Entsprechend zerzaust fühlt man sich beim Betreten der Clubhaus-Terrasse – ein bisschen so wie die Ruinen des alten Karthago im heutigen Vorort von Tunis, wo Tunesien dem großen Feldherrn Hannibal huldigt, im dritten Jahrhundert vor Christus als größter Stratege der Antike bekannt und von Rom gefürchtet.

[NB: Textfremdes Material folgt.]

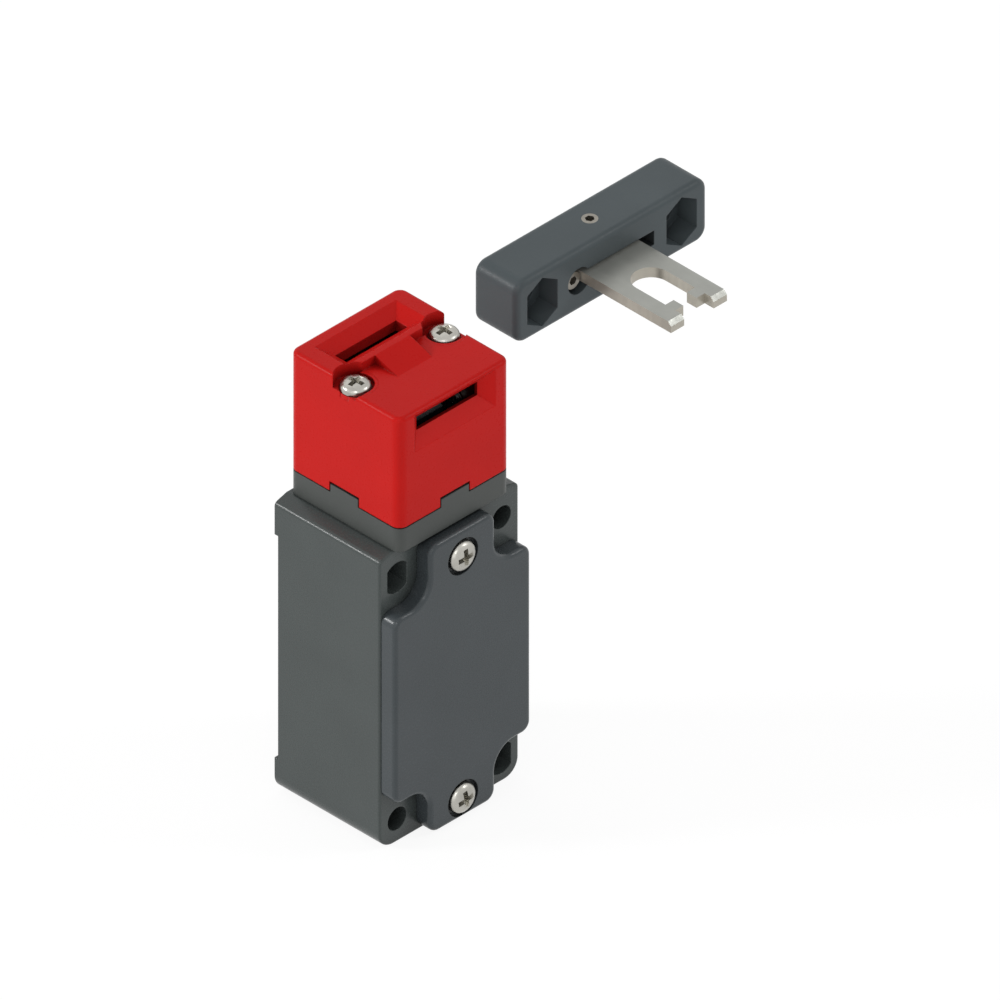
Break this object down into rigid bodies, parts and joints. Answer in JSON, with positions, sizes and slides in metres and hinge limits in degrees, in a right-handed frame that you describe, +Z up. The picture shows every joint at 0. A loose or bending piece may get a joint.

Tabarka, Linksjuwel im Nordwesten
Aber das ist im Wortsinn eine andere Geschichte. Reden wir stattdessen noch über Tabarka im äußersten Nordwesten Tunesiens. 2016 hat Fream den 18-Loch-Platz an und über der Küste komplett renoviert und in eine atemberaubende Mischung aus „Cliffhanger“ und Linkskurs verwandelt. Wir haben leider bislang nur Fotos gesehen, aber Tabarka muss ganz offensichtlich Vergleiche mit mediterranen Juwelen wie Costa Navarino in Griechenland oder den Lykia Links in der Türkei nicht scheuen und gehört unbedingt auf die „Bucket List“!
Bleibt noch das Ergebnis des Medienturniers nachzutragen. Sieger wurde ein Kollege aus Spanien, gewonnen aber haben alle bei diesem ebenso anspruchsvollen wie vergnüglichen 54-Loch-„Battle“. Und, Sarah, Carlos, Eduardo: So viel gelacht wie mit Euch in Citrus habe ich noch nie auf einer Golfrunde!